I tried looking at my Firefox history for that time period - my
old profile is still hanging around - but nada. I tried
googling - well, Startpage'ing - for it, using multiple
different sets of keywords, but nada.
In the end, I found that page in one of my old bookmarks file.
I would have never found it again had I not saved it: neither
the title nor the URL contained any of the keywords I searched
for (ed, editor, edlin, pascal, scratch), and they were not at
all descriptive of its contents.
Once more, I found myself wishing that web browsers would save
the text of the pages we browse. They wouldn't even need to
index them, or to save the HTML, let alone any of the auxiliary
resources needed to render them - JS-only pages can pretty much
get bent, even if snapshotting the DOM is an option - but just
having them save *the text* would be incredibly useful.
To be fair, there has been *some* progress in this area, with at
least one web-extension for this - WorldBrain's Memex -
existing, but... I also wish browsers were uncoupled enough for
this to be doable with a few lines of code.

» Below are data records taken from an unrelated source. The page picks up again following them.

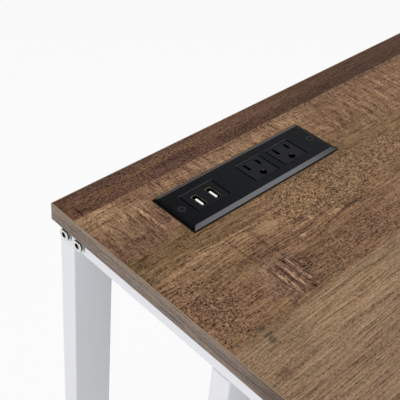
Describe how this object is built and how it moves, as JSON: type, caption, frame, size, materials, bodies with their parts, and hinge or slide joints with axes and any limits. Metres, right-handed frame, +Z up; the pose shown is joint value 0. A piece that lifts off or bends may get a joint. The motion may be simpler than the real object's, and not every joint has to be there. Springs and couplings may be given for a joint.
{
  "type": "writing desk",
  "caption": "Desk with a wood-grain top on two white flat-tube end frames, with levelling feet and a power and USB module let into the top near one rear corner.",
  "frame": {"origin": "on the floor under the middle of the desk", "axes": "+X to the user's right along the desk's width, +Y to the back, +Z up; the user sits at -Y"},
  "size_m": [1.2, 0.5, 0.752],
  "materials": {
    "wood_top": "satin wood-grain laminate in planks",
    "edge_band": "satin wood-grain edge band, grey brown",
    "frame_paint": "white powder coat, satin",
    "bright_steel": "bright nickel plated",
    "zinc_steel": "zinc plated",
    "black_steel": "black oxide",
    "module_plastic": "black plastic with a fine matte texture",
    "outlet_plastic": "black plastic, matte",
    "housing_plastic": "black plastic, matte",
    "contact_brass": "plain brass strip",
    "port_steel": "bright tinned steel",
    "port_white": "white plastic",
    "board_green": "green circuit board",
    "board_parts": "dark moulded electronic parts",
    "foot_plastic": "black plastic, matte"
  },
  "bodies": {
    "desk": {"desk_top": "wood_top", "edge_band_left": "edge_band", "edge_band_right": "edge_band", "edge_band_front": "edge_band", "edge_band_back": "edge_band", "left_top_rail": "frame_paint", "left_bottom_rail": "frame_paint", "left_rear_leg": "frame_paint", "left_front_leg": "frame_paint", "left_rear_bar": "frame_paint", "left_front_bar": "frame_paint", "right_top_rail": "frame_paint", "right_bottom_rail": "frame_paint", "right_rear_leg": "frame_paint", "right_front_leg": "frame_paint", "right_rear_bar": "frame_paint", "right_front_bar": "frame_paint", "back_beam": "frame_paint", "front_beam": "frame_paint", "beam_end_blocks": "zinc_steel", "frame_bolts": "bright_steel", "frame_washers": "bright_steel", "top_tabs": "frame_paint", "top_screws": "zinc_steel", "foot_inserts": "zinc_steel", "module_bezel": "module_plastic", "module_housing": "housing_plastic", "module_base": "housing_plastic", "base_screws": "zinc_steel", "bezel_screws": "black_steel", "outlet_a_face": "outlet_plastic", "outlet_b_face": "outlet_plastic", "contact_bases": "housing_plastic", "outlet_contacts": "contact_brass", "usb_face": "outlet_plastic", "usb_shells": "port_steel", "usb_tongues": "port_white", "usb_board": "board_green", "board_parts": "board_parts", "cord_gland": "housing_plastic"},
    "left_rear_foot": {"left_rear_foot_pad": "foot_plastic", "left_rear_foot_stud": "zinc_steel"},
    "left_front_foot": {"left_front_foot_pad": "foot_plastic", "left_front_foot_stud": "zinc_steel"},
    "right_rear_foot": {"right_rear_foot_pad": "foot_plastic", "right_rear_foot_stud": "zinc_steel"},
    "right_front_foot": {"right_front_foot_pad": "foot_plastic", "right_front_foot_stud": "zinc_steel"}
  },
  "joints": [
    {"name": "left_rear_foot_height", "type": "slide", "parent": "desk", "child": "left_rear_foot", "axis": [0, 0, -1], "range_m": [0, 0.006]},
    {"name": "left_front_foot_height", "type": "slide", "parent": "desk", "child": "left_front_foot", "axis": [0, 0, -1], "range_m": [0, 0.006]},
    {"name": "right_rear_foot_height", "type": "slide", "parent": "desk", "child": "right_rear_foot", "axis": [0, 0, -1], "range_m": [0, 0.006]},
    {"name": "right_front_foot_height", "type": "slide", "parent": "desk", "child": "right_front_foot", "axis": [0, 0, -1], "range_m": [0, 0.006]}
  ]
}
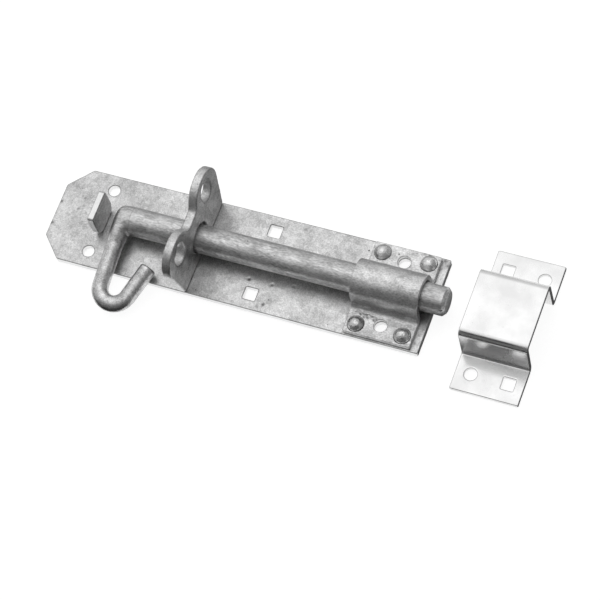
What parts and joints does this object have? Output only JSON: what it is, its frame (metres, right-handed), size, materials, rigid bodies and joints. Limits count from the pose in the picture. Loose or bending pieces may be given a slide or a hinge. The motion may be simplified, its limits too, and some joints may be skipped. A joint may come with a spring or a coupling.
{
  "type": "padbolt",
  "caption": "Galvanised padbolt: round bolt with a hooked handle that slides through an upright padlock plate and a bowed strap on a flat backplate, with a separate pressed keeper.",
  "frame": {"origin": "middle of the backplate's back face", "axes": "+X along the bolt towards its nose, +Z off the door, away from the back face"},
  "size_m": [0.2848, 0.0932, 0.0458],
  "materials": {
    "galvanised_plate": "hot-dip galvanised, matt, mottled",
    "galvanised_bolt": "hot-dip galvanised, streaked along the bar",
    "zinc_plated_sheet": "bright zinc plate, smooth"
  },
  "bodies": {
    "base": {"backplate": "galvanised_plate", "ear_plate": "galvanised_plate", "stop_lug": "galvanised_plate", "guide_strap": "galvanised_plate", "keeper": "zinc_plated_sheet", "guide_rivet_1": "galvanised_plate", "guide_rivet_2": "galvanised_plate", "guide_rivet_3": "galvanised_plate", "guide_rivet_4": "galvanised_plate"},
    "bolt": {"bolt_bar": "galvanised_bolt"},
    "handle": {"hooked_handle": "galvanised_bolt"}
  },
  "joints": [
    {"name": "bolt_slide", "type": "slide", "parent": "base", "child": "bolt", "axis": [1, 0, 0], "range_m": [-0.0072, 0.0132]},
    {"name": "handle_turn", "type": "hinge", "parent": "bolt", "child": "handle", "pos_m": [-0.06815, 0, 0.0143], "axis": [-1, 0, 0], "range_deg": [0, 200.38]}
  ]
}
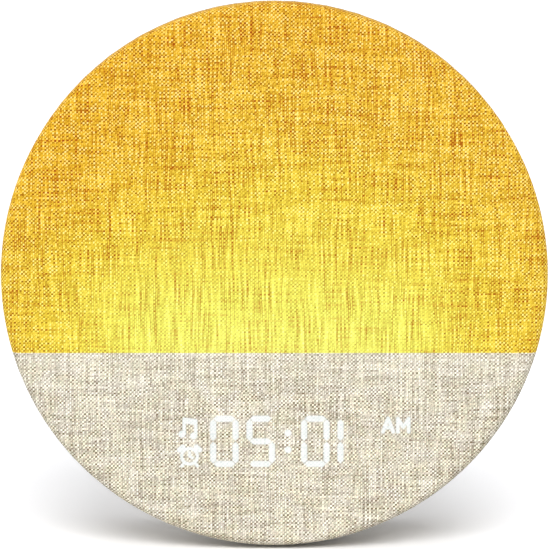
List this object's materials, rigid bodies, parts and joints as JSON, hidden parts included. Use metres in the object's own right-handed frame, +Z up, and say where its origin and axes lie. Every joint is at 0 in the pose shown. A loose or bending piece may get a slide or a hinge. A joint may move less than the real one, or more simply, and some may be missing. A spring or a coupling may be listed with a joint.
{
  "type": "sunrise alarm clock",
  "caption": "Round sunrise alarm clock: cloth-covered lamp face with a hidden digital display, pebble-shaped housing with keys on top and a speaker grille behind, on a narrow foot.",
  "frame": {"origin": "on the ground, at the middle of the whole clock's outline seen from above, under the foot", "axes": "+Z up, -Y is the way the lit face looks, +X to the right when looking at the face"},
  "size_m": [0.18, 0.064, 0.1812],
  "materials": {
    "linen": "plain weave linen-look cloth, cream yarn over grey-brown",
    "opal": "opal light-spreading acrylic",
    "display_panel": "opaque warm grey moulding",
    "frame_plastic": "plain grey moulding",
    "white_reflector": "matte white",
    "steel": "plain zinc-plated steel",
    "white_board": "white solder mask",
    "warm_lamp": "yellow phosphor",
    "light_guide": "clear-white light guide",
    "lamp_chip": "small lamp package",
    "green_board": "green solder mask",
    "housing": "fine spark-eroded texture, warm off-white",
    "grille": "satin, a shade darker than the housing",
    "black_foam": "closed-cell foam",
    "basket": "black painted steel",
    "ferrite": "dark ferrite",
    "black_rubber": "soft matte rubber",
    "paper": "pressed paper",
    "black_plastic": "matte black",
    "aluminium_can": "bare can",
    "ivory_plastic": "ivory connector plastic",
    "cell_steel": "bright nickel",
    "key_plastic": "smooth satin off-white",
    "amber_film": "polyimide film",
    "foot_plastic": "fine texture, mid grey",
    "sole_rubber": "matte rubber",
    "ribbon_white": "flat cable",
    "red_wire": "insulated lead"
  },
  "bodies": {
    "clock": {"fabric_cover": "linen", "diffuser": "opal", "display_panel": "display_panel", "front_frame": "frame_plastic", "light_tray": "white_reflector", "tray_screws": "steel", "wake_led_board": "white_board", "wake_leds": "warm_lamp", "display_block": "white_reflector", "segment_lenses": "light_guide", "display_leds": "lamp_chip", "display_board": "green_board", "display_screws": "steel", "rear_housing": "housing", "case_screws": "steel", "speaker_grille": "grille", "speaker_gasket": "black_foam", "speaker_frame": "basket", "speaker_magnet": "ferrite", "speaker_yoke": "steel", "speaker_surround": "black_rubber", "speaker_screws": "steel", "main_board": "green_board", "board_chips": "black_plastic", "board_capacitors": "aluminium_can", "board_connectors": "ivory_plastic", "cell_holder": "black_plastic", "backup_cell": "cell_steel", "power_jack": "black_plastic", "board_screws": "steel", "key_switches": "black_plastic", "key_board": "amber_film", "key_carrier": "frame_plastic", "carrier_screws": "steel", "base": "foot_plastic", "base_screws": "steel", "rubber_sole": "sole_rubber", "display_ribbon": "ribbon_white", "key_ribbon": "amber_film", "led_lead": "red_wire", "speaker_lead": "black_plastic"},
    "snooze_key_body": {"snooze_key": "key_plastic", "snooze_plunger": "black_plastic"},
    "alarm_key_body": {"alarm_key": "key_plastic", "alarm_plunger": "black_plastic"},
    "light_key_body": {"light_key": "key_plastic", "light_plunger": "black_plastic"},
    "volume_down_key_body": {"volume_down_key": "key_plastic", "volume_down_plunger": "black_plastic"},
    "volume_up_key_body": {"volume_up_key": "key_plastic", "volume_up_plunger": "black_plastic"},
    "speaker_diaphragm": {"speaker_cone": "paper", "speaker_dust_cap": "paper"}
  },
  "joints": [
    {"name": "snooze_press", "type": "slide", "parent": "clock", "child": "snooze_key_body", "axis": [0, 0, -1], "range_m": [0, 0.0008], "stiffness_N_per_m": 1250},
    {"name": "alarm_press", "type": "slide", "parent": "clock", "child": "alarm_key_body", "axis": [0.5, 0, -0.866], "range_m": [0, 0.0008], "stiffness_N_per_m": 1250},
    {"name": "light_press", "type": "slide", "parent": "clock", "child": "light_key_body", "axis": [0.3256, 0, -0.9455], "range_m": [0, 0.0008], "stiffness_N_per_m": 1250},
    {"name": "volume_down_press", "type": "slide", "parent": "clock", "child": "volume_down_key_body", "axis": [-0.3256, 0, -0.9455], "range_m": [0, 0.0008], "stiffness_N_per_m": 1250},
    {"name": "volume_up_press", "type": "slide", "parent": "clock", "child": "volume_up_key_body", "axis": [-0.5, 0, -0.866], "range_m": [0, 0.0008], "stiffness_N_per_m": 1250},
    {"name": "speaker_cone_travel", "type": "slide", "parent": "clock", "child": "speaker_diaphragm", "axis": [0, 1, 0], "range_m": [-0.0005, 0.0005], "stiffness_N_per_m": 1800}
  ]
}
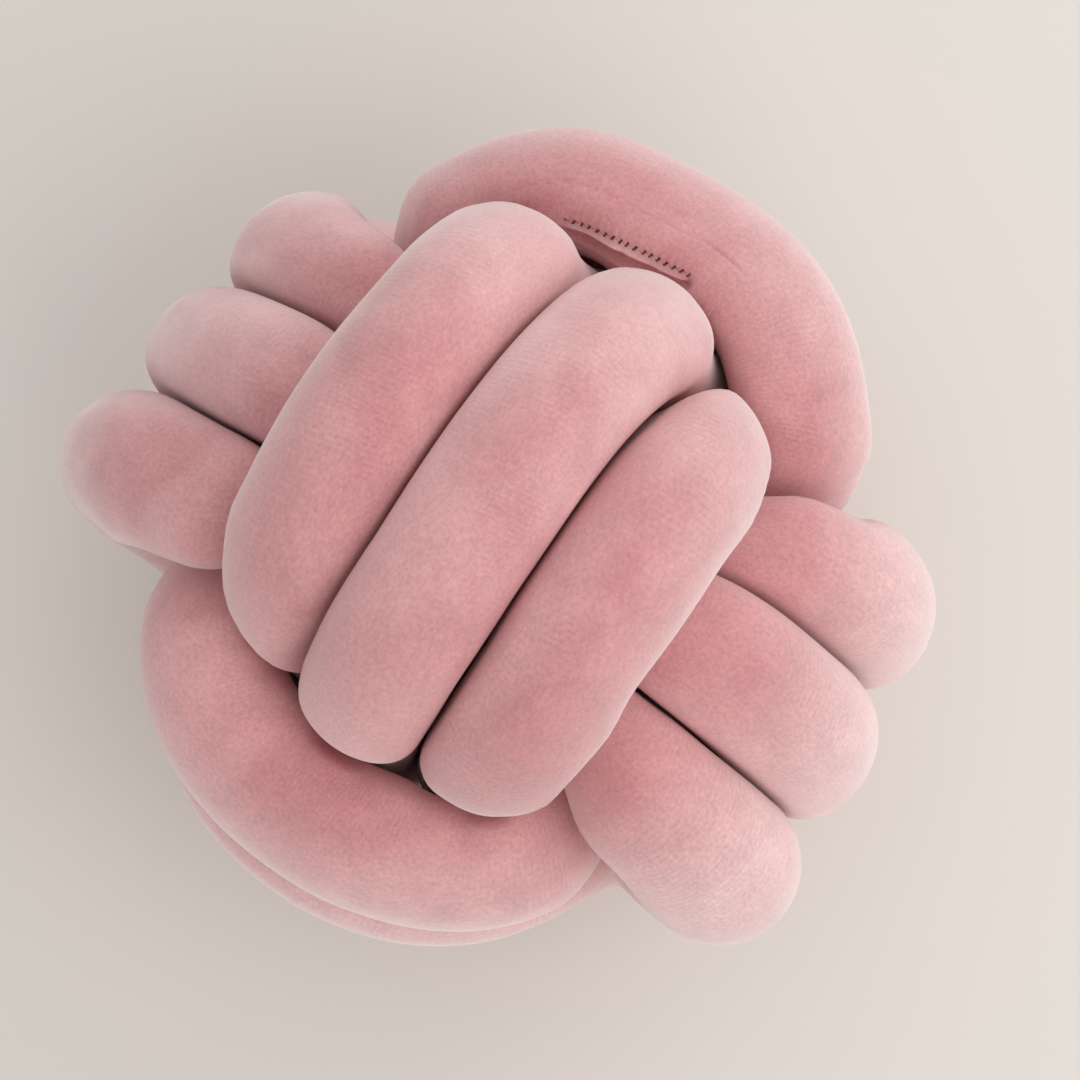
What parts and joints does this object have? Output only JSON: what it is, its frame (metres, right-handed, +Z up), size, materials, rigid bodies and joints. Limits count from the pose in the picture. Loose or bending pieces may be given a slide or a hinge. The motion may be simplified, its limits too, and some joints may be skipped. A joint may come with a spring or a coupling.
{
  "type": "knot cushion",
  "caption": "Ball-shaped scatter cushion: a long stuffed velvet tube tied as a round knot, in sets of turns that go over and under each other, with both ends tucked inside.",
  "frame": {"origin": "under the middle of the cushion's bounding box, on the surface that it lies on", "axes": "+Z up, out of the face that shows when the cushion lies on its back; +X along the turns that cross the face; +Y across them, along the turns at the sides that stand on edge"},
  "size_m": [0.2704, 0.2834, 0.2715],
  "materials": {
    "velvet": "short-pile velvet in dusty pink, soft and matt, with a pale bloom where the light grazes it"
  },
  "bodies": {
    "root": {"knot_tube": "velvet"}
  },
  "joints": []
}
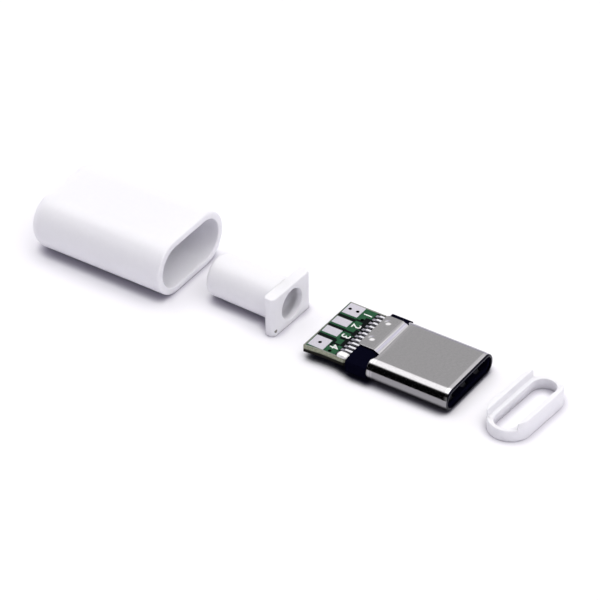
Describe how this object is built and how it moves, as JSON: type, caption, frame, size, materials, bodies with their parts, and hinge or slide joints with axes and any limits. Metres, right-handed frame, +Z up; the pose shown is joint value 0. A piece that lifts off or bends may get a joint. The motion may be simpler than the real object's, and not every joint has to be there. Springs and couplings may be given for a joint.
{
  "type": "reversible usb plug kit",
  "caption": "Reversible usb plug on its circuit board with white oval sleeve, strain relief and front ring, laid out in line for assembly.",
  "frame": {"origin": "centre of the whole kit's footprint, on the surface that it lies on", "axes": "+X is the way the plug is pushed in, +Y across the plug, +Z up"},
  "size_m": [0.056, 0.0108, 0.006],
  "materials": {
    "white_plastic": "smooth gloss moulding",
    "black_plastic": "fine matte moulding",
    "shell_steel": "plain drawn stainless, satin",
    "spring_steel": "thin sprung stainless",
    "contact_plating": "thin gold flash at the mouth, tinned tails",
    "board_green": "solder mask over glass fibre",
    "tinned_pad": "tinned copper pad",
    "solder": "bright solder",
    "resistor_black": "chip resistor body"
  },
  "bodies": {
    "root": {"bottom_contact_carrier": "black_plastic", "chip_resistor": "resistor_black", "circuit_board": "board_green", "contact_a1": "contact_plating", "contact_a10": "contact_plating", "contact_a11": "contact_plating", "contact_a12": "contact_plating", "contact_a2": "contact_plating", "contact_a3": "contact_plating", "contact_a4": "contact_plating", "contact_a5": "contact_plating", "contact_a6": "contact_plating", "contact_a7": "contact_plating", "contact_a8": "contact_plating", "contact_a9": "contact_plating", "contact_b1": "contact_plating", "contact_b10": "contact_plating", "contact_b11": "contact_plating", "contact_b12": "contact_plating", "contact_b2": "contact_plating", "contact_b3": "contact_plating", "contact_b4": "contact_plating", "contact_b5": "contact_plating", "contact_b6": "contact_plating", "contact_b7": "contact_plating", "contact_b8": "contact_plating", "contact_b9": "contact_plating", "front_insulator": "black_plastic", "front_ring": "white_plastic", "ground_solder_bottom": "solder", "ground_solder_top": "solder", "latch_spring": "spring_steel", "plug_shell": "shell_steel", "rear_holder": "black_plastic", "resistor_pads": "tinned_pad", "shield_spring_bottom": "spring_steel", "shield_spring_top": "spring_steel", "sleeve": "white_plastic", "strain_relief": "white_plastic", "tail_pads_bottom": "tinned_pad", "tail_pads_top": "tinned_pad", "tail_solder_bottom": "solder", "tail_solder_top": "solder", "top_contact_carrier": "black_plastic", "wire_pad_1": "tinned_pad", "wire_pad_2": "tinned_pad", "wire_pad_3": "tinned_pad", "wire_pad_4": "tinned_pad"}
  },
  "joints": []
}
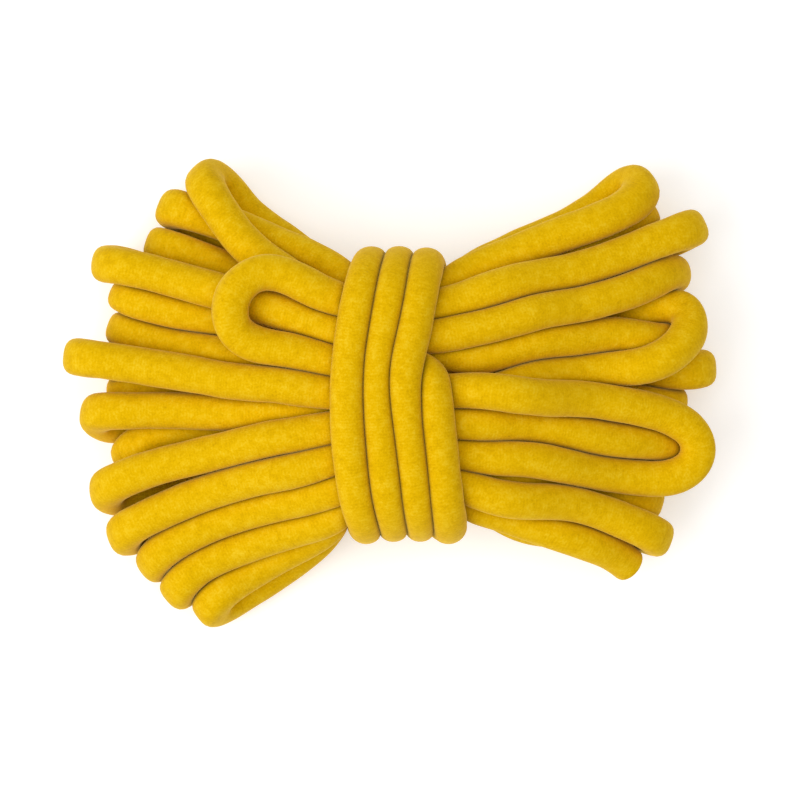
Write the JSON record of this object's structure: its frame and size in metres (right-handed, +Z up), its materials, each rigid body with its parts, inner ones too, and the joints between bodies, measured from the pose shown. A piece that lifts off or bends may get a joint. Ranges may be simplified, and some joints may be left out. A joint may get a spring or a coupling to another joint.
{
  "type": "velvet cord hank",
  "caption": "Soft velvet cord folded back and forth into a hank and bound round its waist with its own tail.",
  "frame": {"origin": "on the floor under the middle of the hank's bounding box", "axes": "+X along the folds towards the side where the band starts, +Y across them towards the two tilted folds, +Z up"},
  "size_m": [0.0892, 0.0636, 0.0266],
  "materials": {
    "velvet": "short-pile velvet",
    "filler": "soft spun strand"
  },
  "bodies": {
    "root": {"start_tail": "velvet", "left_fold_01": "velvet", "left_fold_02": "velvet", "left_fold_03": "velvet", "left_fold_04": "velvet", "left_fold_05": "velvet", "left_fold_06": "velvet", "left_fold_07": "velvet", "left_fold_08": "velvet", "left_fold_09": "velvet", "left_fold_10": "velvet", "left_fold_11": "velvet", "left_fold_12": "velvet", "left_fold_13": "velvet", "left_fold_14": "velvet", "left_fold_15": "velvet", "right_fold_01": "velvet", "right_fold_02": "velvet", "right_fold_03": "velvet", "right_fold_04": "velvet", "right_fold_05": "velvet", "right_fold_06": "velvet", "right_fold_07": "velvet", "right_fold_08": "velvet", "right_fold_09": "velvet", "right_fold_10": "velvet", "right_fold_11": "velvet", "right_fold_12": "velvet", "right_fold_13": "velvet", "right_fold_14": "velvet", "right_fold_15": "velvet", "short_loop": "velvet", "band_turn_1": "velvet", "band_turn_2": "velvet", "band_turn_3": "velvet", "band_turn_4": "velvet", "end_tail": "velvet", "start_filler": "filler", "end_filler": "filler"}
  },
  "joints": []
}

The netrik web browser (which died a long time ago), for
example, never implemented support for HTTPS, and the author was
considering just letting wget or curl take care of it, with
netrik only handling the rendering of the HTML itself: it would
be even more interesting if the rendering was a completely
separate program, taking in a tree of "widgets" from the parser
- HTML/CSS, normally, but potentially replaceable to handle any
other reasonable similar document layout format.